Vino envuelto en una bolsa para verduras. Lo había dejado en un canasto de compras mugriento del Coto más desangelado que se puedan imaginar: el de Plaza Once. No tenía demasiadas esperanzas de encontrarlo. Antes que un libro, olvidé celulares, camperas, chalinas. Nunca volvieron.
Pero, con mi optimismo a toda prueba, me acerqué al mostrador de seguridad a contarle al vigilante que había dejado olvidado un libro. Me miró durante un rato y no dijo nada. Después dedicó varios minutos a hojear un libraco inmenso. Me preguntó el título, la editorial y de qué trataba. Después se alejó para que no lo escuchase y habló por handy con su superior.
Ahí apareció ella, rubia, uniformada e impertérrita. Volvió a preguntarme título, autor y editorial. Después quiso saber algo sobre la trama. Le expliqué que eran aguafuertes o crónicas, las contratapas que el autor publicaba en Página 12. Comentó que debía ser duro perder un libro antes de llegar al final por aquello de la intriga.

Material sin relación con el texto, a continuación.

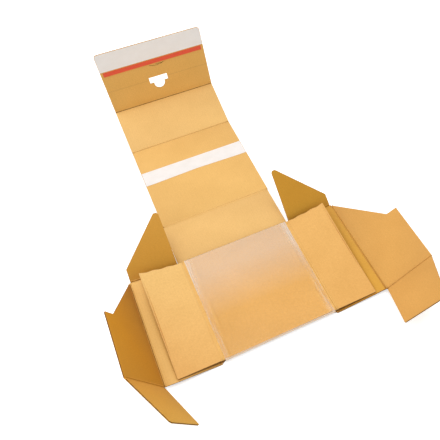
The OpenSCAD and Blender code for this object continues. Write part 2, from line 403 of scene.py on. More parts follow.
def slab(bm, loops, low, high, rim_layer, rim_width=RIM_W):
    """A flat slab between two heights, with a rim of faces that carries the wear value."""
    points = [point for loop in loops for point in loop]
    wears = [1.0] * len(loops[0]) + [HOLE_WEAR] * (len(points) - len(loops[0]))
    triangles = tessellate_polygon([[Vector((x, y, 0)) for x, y in loop] for loop in loops])
    faces_by_side = []
    rings = []
    for z in (low, high):
        verts = [bm.verts.new((x, y, z)) for x, y in points]
        for vert, wear in zip(verts, wears):
            vert[rim_layer] = wear
        faces = []
        for triangle in triangles:
            corners = [verts[i] for i in triangle]
            a, b, c = (corner.co for corner in corners)
            up = (b - a).cross(c - a).z > 0
            if up != (z == high):
                corners.reverse()
            faces.append(bm.faces.new(corners))
        faces_by_side.append(faces)
        rings.append(verts)
    first = 0
    for index, loop in enumerate(loops):
        count = len(loop)
        outward = (signed_area(loop) > 0) == (index == 0)
        for i in range(count):
            j = (i + 1) % count
            quad = [rings[0][first + i], rings[0][first + j],
                    rings[1][first + j], rings[1][first + i]]
            if not outward:
                quad.reverse()
            bm.faces.new(quad)
        first += count
    # The inset goes inwards only on faces that have their normals
    bm.normal_update()
    for faces in faces_by_side:
        before = set(bm.verts)
        bmesh.ops.inset_region(
            bm, faces=faces, thickness=rim_width, use_even_offset=True, use_boundary=True
        )
        for vert in bm.verts:
            if vert not in before:
                vert[rim_layer] = 0.0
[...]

Le contesté que en realidad cada texto tenía valor en sí mismo pero que necesitaba conocer los que no había leído. Quise explicarle que mi relación con "Los viernes" había sufrido más de un contratiempo. Que había soñado con comprar una versión digital para estrenar mi Kindle pero pudo más la ansiedad y la seducción de la tersura de sus páginas.
Creo que ella no me entendió. Caminó hacia su oficina y volvió con mi libro envuelto en una bolsa de verduras. Me hizo firmar aquel libraco inmenso y se alejó, con la satisfacción del deber cumplido.
Cumplió su deber y se interesó por un libro. Así que puede darse por satisfecha.